A few decades ago, there were less than a thousand people in the fishing town. Currently there are a couple thousand, but that doesn’t count the hundreds of thousands of tourists it now gets annually. Surrounded by stunning scenery and wildlife, the town has become a major eco-tourist hub, but much of its infrastructure hasn’t grown fast enough to accommodate the growing onslaught of visitors, and things like traffic jams are now fairly common during peak season. While tourism has become a boon to its economy, it’s becoming too expensive for people to live here, and one worries if the heart and soul of the place can survive if all the locals get muscled out.

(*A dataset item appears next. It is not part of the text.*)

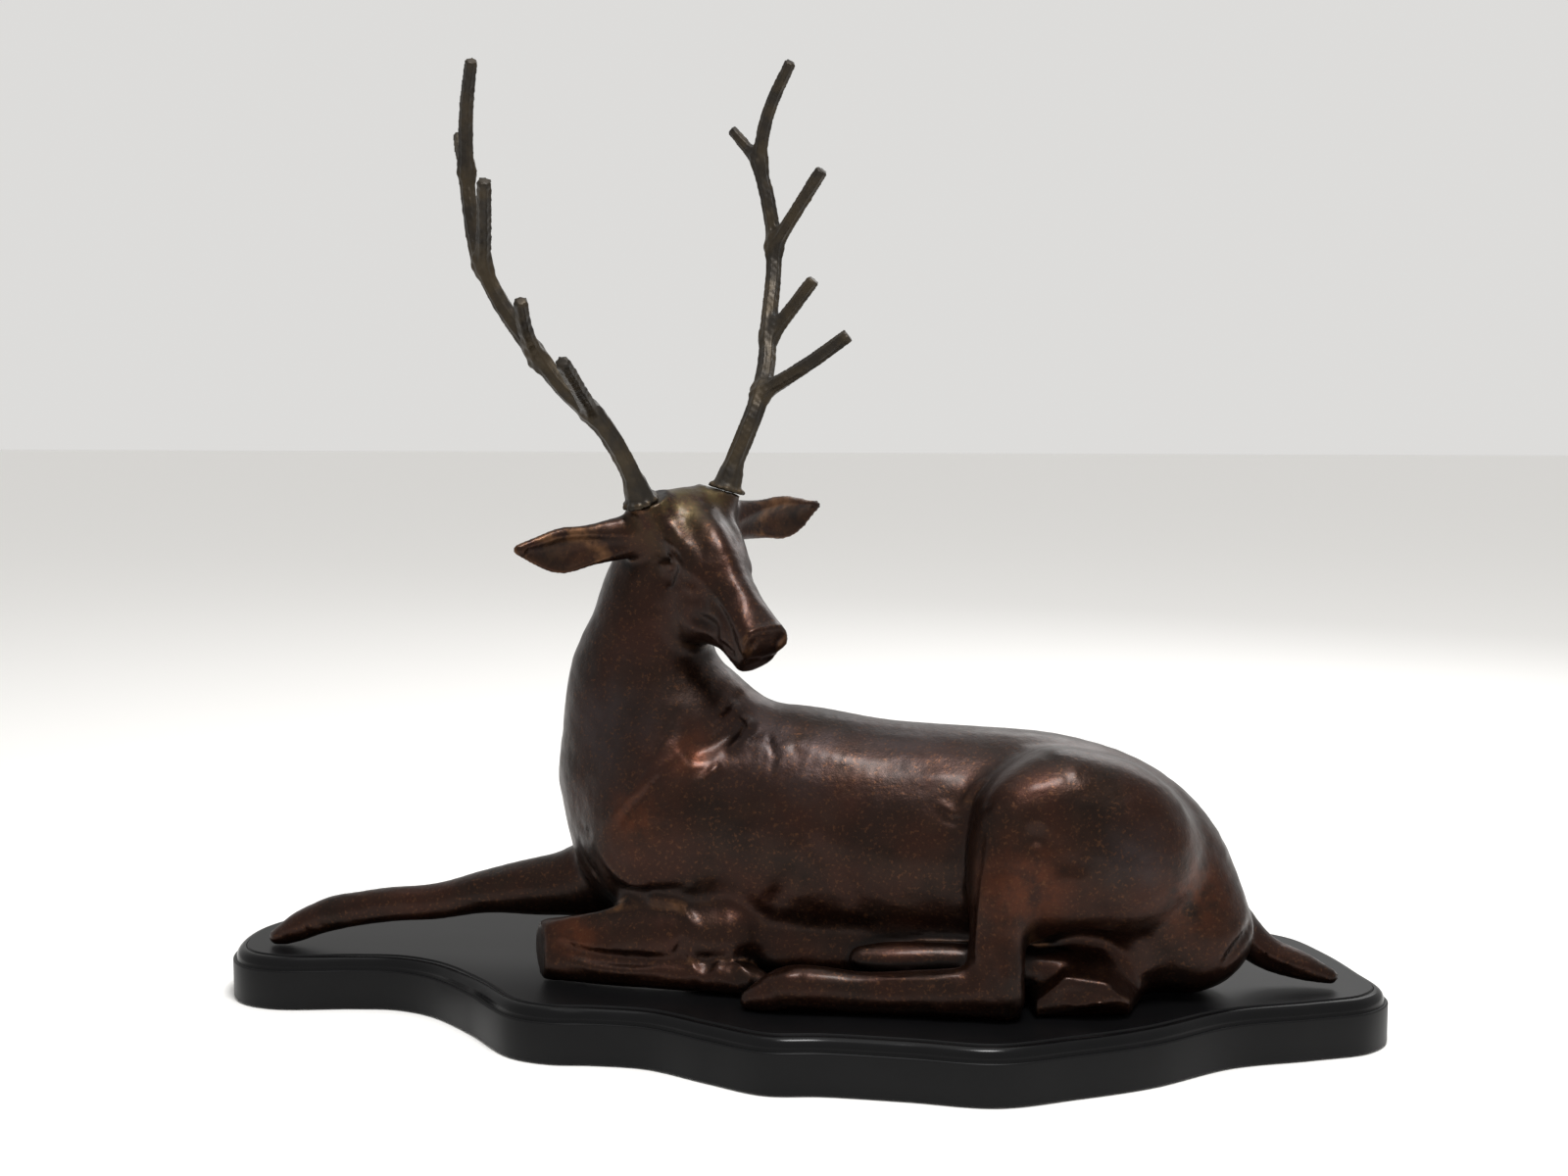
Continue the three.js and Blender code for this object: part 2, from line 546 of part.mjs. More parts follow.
// Takes edges out of a surface, cheapest first, until it has the wanted number of triangles
function simplify({ points, faces }, wanted) {
  const quadrics = points.map(() => new Float64Array(10));
  const around = points.map(() => new Set());
  const alive = new Uint8Array(faces.length).fill(1);
  const stamp = new Uint32Array(points.length);
  const gone = new Uint8Array(points.length);
  const planeOf = (a, b, c) => {
    const ux = b[0] - a[0];
    const uy = b[1] - a[1];
    const uz = b[2] - a[2];
    const wx = c[0] - a[0];
    const wy = c[1] - a[1];
    const wz = c[2] - a[2];
    const nx = uy * wz - uz * wy;
    const ny = uz * wx - ux * wz;
    const nz = ux * wy - uy * wx;
    const size = Math.hypot(nx, ny, nz) || 1e-12;
    return [nx / size, ny / size, nz / size, size];
  };
  faces.forEach((face, f) => {
    const [a, b, c] = face.map((v) => points[v]);
    const [nx, ny, nz, size] = planeOf(a, b, c);
    const d = -(nx * a[0] + ny * a[1] + nz * a[2]);
    const terms = [nx * nx, nx * ny, nx * nz, nx * d, ny * ny, ny * nz, ny * d, nz * nz, nz * d, d * d];
    for (const v of face) {
      around[v].add(f);
      for (let n = 0; n < 10; n++) quadrics[v][n] += terms[n] * size;
    }
  });
  const errorAt = (q, [x, y, z]) =>
    q[0] * x * x + 2 * q[1] * x * y + 2 * q[2] * x * z + 2 * q[3] * x + q[4] * y * y +
    2 * q[5] * y * z + 2 * q[6] * y + q[7] * z * z + 2 * q[8] * z + q[9];
  const heap = [];
  const swap = (i, j) => {
    const kept = heap[i];
    heap[i] = heap[j];
    heap[j] = kept;
  };
  const push = (item) => {
    heap.push(item);
    let i = heap.length - 1;
    while (i > 0) {
      const up = (i - 1) >> 1;
      if (heap[up].cost <= heap[i].cost) break;
      swap(up, i);
      i = up;
    }
  };
  const pop = () => {
    const top = heap[0];
    const last = heap.pop();
    if (heap.length === 0) return top;
    heap[0] = last;
    let i = 0;
    for (;;) {
      const left = 2 * i + 1;
      const right = left + 1;
      let least = i;
      if (left < heap.length && heap[left].cost < heap[least].cost) least = left;
      if (right < heap.length && heap[right].cost < heap[least].cost) least = right;
      if (least === i) return top;
      swap(i, least);
      i = least;
    }
  };
  const consider = (a, b) => {
    const q = quadrics[a].map((v, n) => v + quadrics[b][n]);
    const middle = points[a].map((v, axis) => (v + points[b][axis]) / 2);
    const choices = [points[a], points[b], middle];
    let best = middle;
    let cost = Infinity;
    for (const p of choices) {
      const e = errorAt(q, p);
      if (e < cost - 1e-9) {
        cost = e;
        best = p;
      }
    }
    const span = Math.hypot(...points[a].map((v, axis) => v - points[b][axis]));
    push({ a, b, at: best, cost: cost + 1e-4 * span * span, sa: stamp[a], sb: stamp[b] });
  };
  const neighbours = (v) => {
    const found = new Set();
    for (const f of around[v]) for (const n of faces[f]) if (n !== v) found.add(n);
    return found;
  };
  const flips = (v, other, at) => {
    for (const f of around[v]) {
      if (faces[f].includes(other)) continue;
      const before = planeOf(...faces[f].map((n) => points[n]));
      const after = planeOf(...faces[f].map((n) => (n === v ? at : points[n])));
      const dot = before[0] * after[0] + before[1] * after[1] + before[2] * after[2];
      if (dot < 0.3 || after[3] < 0.02) return true;
    }
    return false;
  };
  points.forEach((_, v) => {
    for (const n of neighbours(v)) if (v < n) consider(v, n);
  });
  let left = faces.length;
  while (left > wanted && heap.length > 0) {
    const { a, b, at, sa, sb } = pop();
    if (gone[a] || gone[b] || stamp[a] !== sa || stamp[b] !== sb) continue;
    const nearA = neighbours(a);
    const nearB = neighbours(b);
    if (!nearA.has(b)) continue;
    let shared = 0;
    for (const n of nearA) if (nearB.has(n)) shared++;
    if (shared !== 2) continue;
    if (flips(a, b, at) || flips(b, a, at)) continue;
    for (const f of [...around[b]]) {
      if (faces[f].includes(a)) {
        alive[f] = 0;
        left--;
        for (const n of faces[f]) around[n].delete(f);
      } else {
        faces[f] = faces[f].map((n) => (n === b ? a : n));
        around[a].add(f);
      }
    }
    gone[b] = 1;
    around[b] = new Set();
    points[a] = at.slice();
    for (let n = 0; n < 10; n++) quadrics[a][n] += quadrics[b][n];
    stamp[a]++;
    for (const n of neighbours(a)) consider(a, n);
  }
  return { points, faces: faces.filter((_, f) => alive[f]) };
}

// The largest connected part of a surface
function mainBody({ points, faces }) {
  const parent = points.map((_, i) => i);
  const rootOf = (v) => {
    while (parent[v] !== v) {
      parent[v] = parent[parent[v]];
      v = parent[v];
    }
    return v;
  };
  for (const [a, b, c] of faces) {
    parent[rootOf(a)] = rootOf(b);
    parent[rootOf(b)] = rootOf(c);
  }
  const size = new Map();
  for (const [a] of faces) size.set(rootOf(a), (size.get(rootOf(a)) ?? 0) + 1);
  const largest = [...size.entries()].sort((p, q) => q[1] - p[1])[0][0];
  return { points, faces: faces.filter(([a]) => rootOf(a) === largest) };
}

// Pushes back every point that a simplified flat has carried over its plane
function trim(points, plane, reach) {
  for (const p of points) {
    const at = new THREE.Vector3(...p);
    const over = at.clone().sub(plane.point).dot(plane.axis);
    if (over <= 0 || at.distanceTo(plane.point) > reach) continue;
    at.addScaledVector(plane.axis, -over);
    at.toArray(p);
  }
}

function geometryOf({ points, faces }) {
  const geometry = new THREE.BufferGeometry();
  geometry.setAttribute("position", new THREE.Float32BufferAttribute(points.flat(), 3));
  geometry.setIndex(faces.flat());
  const solid = geometry.toNonIndexed();
  solid.computeVertexNormals();
  return solid;
}

function castGeometry(forms, floor, cell, triangles, planes) {
  const rough = mainBody(surface(clay(forms, floor), cell));
  const fine = simplify(rough, triangles);
  for (const plane of planes) trim(fine.points, plane, SEAT_REACH);
  for (const p of fine.points) p[2] = Math.max(p[2], floor);
  return geometryOf(fine);
}

function stagGeometry() {
  return castGeometry(stagForms(), FLOOR, STAG_CELL, STAG_TRIANGLES, [seat(-1), seat(1)]);
}

function antlerGeometry(side) {
  const joint = seat(side);
  const start = joint.point.clone().addScaledVector(joint.axis, JOINT_GAP);
  const plane = { point: start, axis: joint.axis.clone().negate() };
  return castGeometry(antlerForms(side), FLOOR, ANTLER_CELL, ANTLER_TRIANGLES, [plane]);
}

// The closed wavy outline, in even steps
function boardOutline() {
  const curve = new THREE.CatmullRomCurve3(
    OUTLINE.map(([x, y]) => new THREE.Vector3(x, y, 0)),
    true,
    "centripetal",
  );
  return curve.getSpacedPoints(OUTLINE_STEPS).slice(0, OUTLINE_STEPS);
}

// The board: its outline drawn in ring by ring as the profile goes up
function boardGeometry(outline) {
  const inward = outline.map((_, i) => {
    const before = outline.at(i - 1);
    const after = outline[(i + 1) % OUTLINE_STEPS];
    const along = after.clone().sub(before).normalize();
    return new THREE.Vector3(-along.y, along.x, 0);
  });
  const points = [];
  for (const [inset, z] of BOARD_PROFILE) {
    outline.forEach((p, i) => {
      points.push([p.x + inset * inward[i].x, p.y + inset * inward[i].y, z]);
    });
  }
  const faces = [];
  const rings = BOARD_PROFILE.length;
  for (let ring = 0; ring + 1 < rings; ring++) {
    for (let i = 0; i < OUTLINE_STEPS; i++) {
      const a = ring * OUTLINE_STEPS + i;
      const b = ring * OUTLINE_STEPS + ((i + 1) % OUTLINE_STEPS);
      faces.push([a, b, b + OUTLINE_STEPS], [a, b + OUTLINE_STEPS, a + OUTLINE_STEPS]);
    }
  }
  const flat = (ring) => {
    const start = ring * OUTLINE_STEPS;
    const loop = points.slice(start, start + OUTLINE_STEPS).map(([x, y]) => new THREE.Vector2(x, y));
    return THREE.ShapeUtils.triangulateShape(loop, []).map((t) => t.map((v) => v + start));
  };
  for (const [a, b, c] of flat(0)) faces.push([c, b, a]);
  for (const t of flat(rings - 1)) faces.push(t);
  return geometryOf({ points, faces });
}

const outline = boardOutline();
const middle = new THREE.Box3().setFromPoints(outline).getCenter(new THREE.Vector3());
const group = new THREE.Group();
group.name = "stag_statue";
const pieces = [
  ["stag", stagGeometry(), IRON],
  ["antler_right", antlerGeometry(-1), ANTLER_METAL],
  ["antler_left", antlerGeometry(1), ANTLER_METAL],
  ["plinth", boardGeometry(outline), LACQUER],
];
for (const [name, geometry, finish] of pieces) {
  geometry.translate(-middle.x, -middle.y, 0);
  const mesh = new THREE.Mesh(geometry, new THREE.MeshStandardMaterial(finish));
  mesh.name = name;
  group.add(mesh);
}

export default group;
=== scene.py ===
# %% [markdown]
# # A lying stag cast in iron, on a wavy lacquered board
#
# The statue has four pieces: the stag, cast in one with its ears, legs and tail; two antlers, cast on
# their own and set on the skull with a ragged joint; and a black lacquered board under it.
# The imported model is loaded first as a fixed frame. It gives the place and the size of every piece, and
# the finer pieces made below stand in for its plain solids.

# %% Load the frame
import json
import math

import bpy
import numpy as np
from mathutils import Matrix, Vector

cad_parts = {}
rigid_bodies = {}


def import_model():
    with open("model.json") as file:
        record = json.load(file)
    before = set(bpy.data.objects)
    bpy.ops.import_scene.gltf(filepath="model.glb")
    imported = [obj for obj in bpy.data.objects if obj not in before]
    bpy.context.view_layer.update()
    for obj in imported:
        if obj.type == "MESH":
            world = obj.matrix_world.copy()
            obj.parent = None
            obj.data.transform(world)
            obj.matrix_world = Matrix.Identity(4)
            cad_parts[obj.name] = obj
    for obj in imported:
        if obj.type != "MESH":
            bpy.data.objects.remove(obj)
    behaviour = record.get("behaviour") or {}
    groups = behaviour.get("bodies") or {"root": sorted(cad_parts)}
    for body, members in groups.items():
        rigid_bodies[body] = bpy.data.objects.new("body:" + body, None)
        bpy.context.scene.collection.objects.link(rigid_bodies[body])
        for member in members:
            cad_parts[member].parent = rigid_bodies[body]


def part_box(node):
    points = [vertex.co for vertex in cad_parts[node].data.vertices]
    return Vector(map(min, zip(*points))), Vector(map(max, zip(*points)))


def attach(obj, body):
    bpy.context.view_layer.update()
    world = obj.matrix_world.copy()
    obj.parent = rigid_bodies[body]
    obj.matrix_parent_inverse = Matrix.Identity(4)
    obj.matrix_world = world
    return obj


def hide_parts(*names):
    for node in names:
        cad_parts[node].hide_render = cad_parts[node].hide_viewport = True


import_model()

for leftover in ("Cube", "Light", "Camera"):
    if leftover in bpy.data.objects:
        bpy.data.objects.remove(bpy.data.objects[leftover])
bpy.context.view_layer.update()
MM = 0.001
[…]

As I contemplate this, we pass by a First Nations reserve to our left. A few houses dot the coastline and there’s something else that my brain can’t quite process right away: cows. There are cows on the beach and they are eating seaweed. I ask our water taxi driver about them. He tells us that the cows were brought there as a gift many years ago by white folk hoping to help develop the First Nations community into farmers.
The First Nations community had no real need for cow farming and just sort of let them be free, and the cows have adapted surprisingly well to beach life. Now they wander around, providing free lawn mowing services and munching on sea grass that becomes accessible during low tide. They aren’t living the way we would expect cows to live, but they seem happy and they get along with the humans in the area.
Hearing this as I watch the surreal sight of wild-ish beach cows lazily munching on sea grass, with wild paradise behind me and a booming tourism town ahead, I have no answers. All I know is I’m returning to the fast-paced world I came from armed with first-hand knowledge that there are other ways to be and that we, just like the beach cows, can adapt. And also that, like the cows, maybe I should move to the beach.